China’s Arctic agenda, which was featured prominently in the 2018 edition of the Arctic Yearbook launched last month, provides compelling public diplomacy and global media narratives. A soft power dynamic that emphasizes the importance of government publicity and media coverage continues to underpin the country’s northerly strategy. Early last year, China’s State Council Information Office published the nation’s first Arctic white paper. The document, titled China’s Arctic Policy, formalized a series of oral statements from Chinese officials in recent years about the country’s policy positions and aspirations. It also called for greater international cooperation over shipping and infrastructure in the Arctic—described as a “Polar Silk Road.”

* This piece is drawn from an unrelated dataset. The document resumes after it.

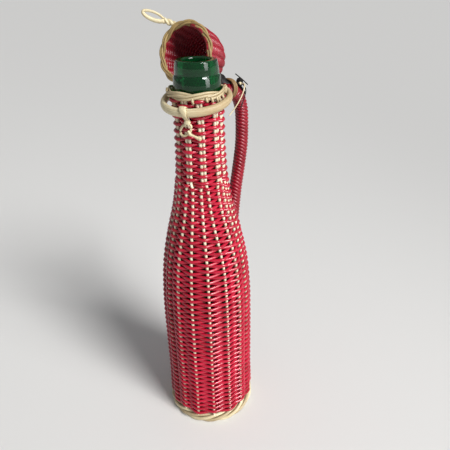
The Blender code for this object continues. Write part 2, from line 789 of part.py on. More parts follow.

China’s Arctic Policy white paper emerged as an important media artifact in understanding China’s motivations and aspirations in the polar sphere, and served as a subsequent story angle—or news peg—for journalists.
My recent Arctic Yearbook analysis of international media coverage of the white paper in the days after its publication demonstrates how global news outlets like CNBC, the Financial Times and the South China Morning Post contributed to a global media discourse that emphasized distinct and sometimes contradictory facets of China’s polar strategy. China was featured as a scientific and economic innovator while also being portrayed as a threat to the geopolitical status quo. Its environmental ambitions were juxtaposed against its economic interests, particularly those immersed in resource extraction or transportation and logistics. Sometimes, media coverage of the white paper took on themes that wavered from the document’s original Arctic focus. Yet the publication of the government white paper, itself a news event, provided the media with a crucial platform for pursuing this coverage in the first place.
China’s white paper highlights how the country envisions its future in the Arctic—not as a remote or separate site of ecology and geopolitics, but rather a strategic location for the country’s future interests in logistics, resource extraction, scientific exploration and climate policy. As a result, China’s Arctic Policy white paper emerged as an important media artifact in understanding China’s motivations and aspirations in the polar sphere, and served as a subsequent story angle—or news peg—for journalists. A good example of this process comes from China’s September 2018 launch of the Xuelong 2 polar research vessel, also known as Snow Dragon II, which set off a number of articles in the international press about China’s polar strategy. Media coverage of China’s Arctic white paper, then, is the inevitable outcome of a journalistic process that ties larger stories to events, incidents or publicity announcements and missives that editors considers newsworthy.
China’s publication of a foreign policy white paper served to both broadcast policy and promote the country’s national interests in the polar sphere. As both a public-facing document and a strategic communication medium, it invited mass consumption through media coverage, as national white papers exist as informational and publicity conduits between policy and publics. This sequence of media events hints at a China that is actively aware of how global media can influence and shape narratives abroad. From a public diplomacy and soft power perspective, the journalistic representation of international policy represents a strategic pathway and opportunity for nations intent on reclaiming media narratives, public opinion and policy outcomes.